At 10:15 a.m., with ports inserted and his arms strapped to boards, Cooey kicked his legs, got off the gurney, and walked to the death chamber, where he climbed onto another gurney. Six guards in white strapped him down with four black straps. Tubing, which extended from the wall in the adjacent room, was connected to the ports.
At 10:19, Cooey made his final statement and drummed his fingers -- pinky to index finger -- on the board supporting his left arm. At 10:21, he exhaled with a faint noise. Warden Phillip Kerns of the Southern Ohio Correctional Facility shook Cooey's shoulder. He did not respond. By 10:28, he was dead. Sodium pentothal induced deep sleep, pancuronium bromide stopped his breathing, and potassium chloride stopped his heart.
Hackenberg threw back her head and exhaled as a curtain was drawn across the viewing window. She hugged her son, Rob McCreery, and held the hand of her ex-husband, Robert McCreery Sr. A black hearse waited outside the death house to take Cooey's body.
Dana Cole, who identified himself as Cooey's lawyer and friend and to whom Cooey's cremated remains will be given, said Cooey was an immature 19-year-old influenced by drugs and alcohol when he committed his crime.
"What we witness here today was a killing that was planned and funded for more than 22 years," he said. "The man killed was not the same man who committed the crimes."
Rob McCreery said Cooey is exactly the same, proven by his final words.
"Just being spiteful to the very end," said McCreery. "It just shows how much this was warranted and justified."
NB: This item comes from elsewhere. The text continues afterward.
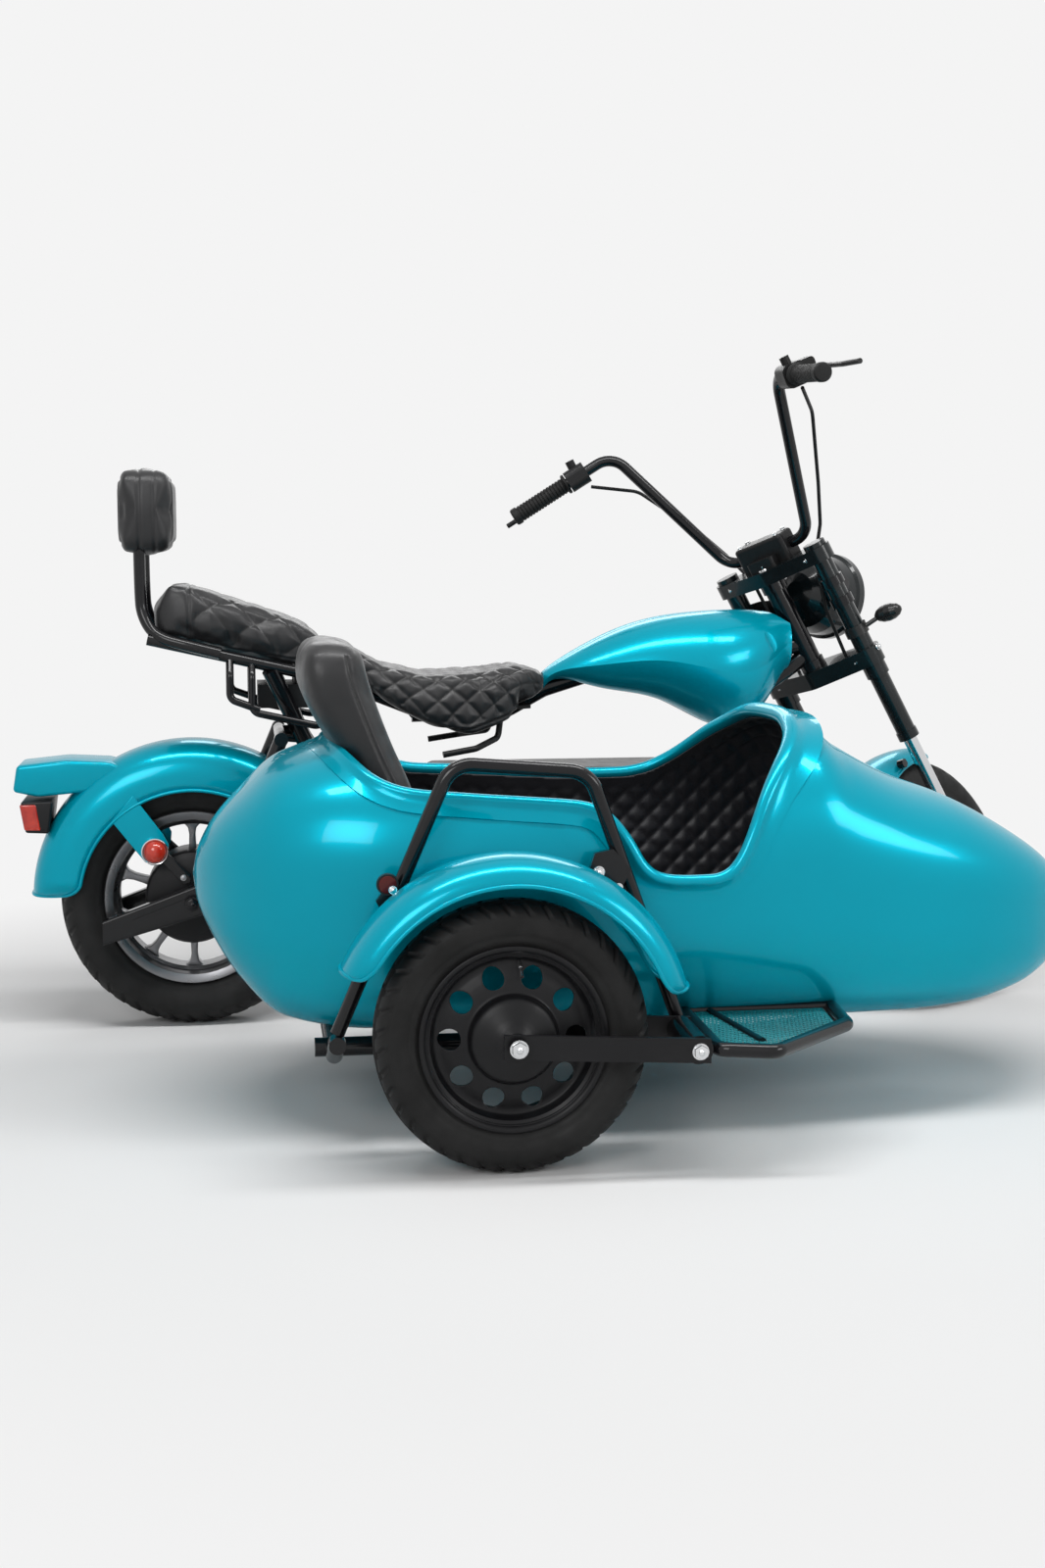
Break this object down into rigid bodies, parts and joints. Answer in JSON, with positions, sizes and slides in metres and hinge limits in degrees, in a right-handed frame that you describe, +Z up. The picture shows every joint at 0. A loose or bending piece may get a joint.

After the execution, the family talked of their relief that Cooey had finally been brought to justice and the peacefulness of his passing despite his claims that lethal injection was "cruel and unusual."
"The thing that's going to now give us the greatest comfort is knowing that he now has to be accountable to a power greater than himself and now he's got to reckon with that," said Dawn McCreery's cousin, Kathy Miska, one of the execution witnesses.
Hackenberg was at once relieved and still angry.
"It was too easy. It's as much justice as we're going to get, as much closure as we'll get, but it was just too easy," she said.
"He didn't get a free pass," said her husband, John Hackenberg.
Rob McCreery said he had hoped for the execution for so long -- he was 17 when his big sister was killed -- that he's not sure where to turn his attention now.
"But I can tell you it was a nicer day coming out of there than it was going in," he said.
Cooey is the first Ohio inmate to be executed since May 2007, the 27th since 1999.
Cooey was 19 and home on leave from the Army when, in 1986, the Akron native and an accomplice, 17-year-old Clint Dickens, raped and murdered Offredo and McCreery.
Dickens threw a chunk of concrete from an overpass onto Offredo's car, disabling it. They then drove down to the highway and picked up the women, offering to get them help. Instead, they drove them to a secluded field in Norton where they raped them, beat them with a wooden club and strangled them with shoelaces.
Dickens was sentenced to life in prison for the crimes, in which both girls suffered through more than three hours of what Summit County Prosecutor Sherri Bevan Walsh called "fear and torture and agony." Because Dickens was still a juvenile when he committed the crime, he wasn't eligible for the death penalty.
The night before his execution, as Cooey sat on his bed or paced and slept for slightly more than an hour, Dawn McCreery's family gathered in her brother Rob's hotel room, sharing stories, watching the Browns' unexpected victory and drinking cold beers. Bevan Walsh joined them.
Rob McCreery opened a gift bag from a former Alpha Delta Pi sorority sister of Dawn and Wendy. It was a shirt with the sorority's Greek lettering, one that Dawn had actually worn. The card said it was for Rob McCreery's 5-year-old daughter.
The morning sky, still dark, was full of stars as a nearly full moon loomed over the hills of Lucasville. At breakfast in the Holiday Inn Express, someone noted that it was a harvest moon.
Perfect for execution day. "You reap what you sow," said Nicole McCreery, Rob's wife.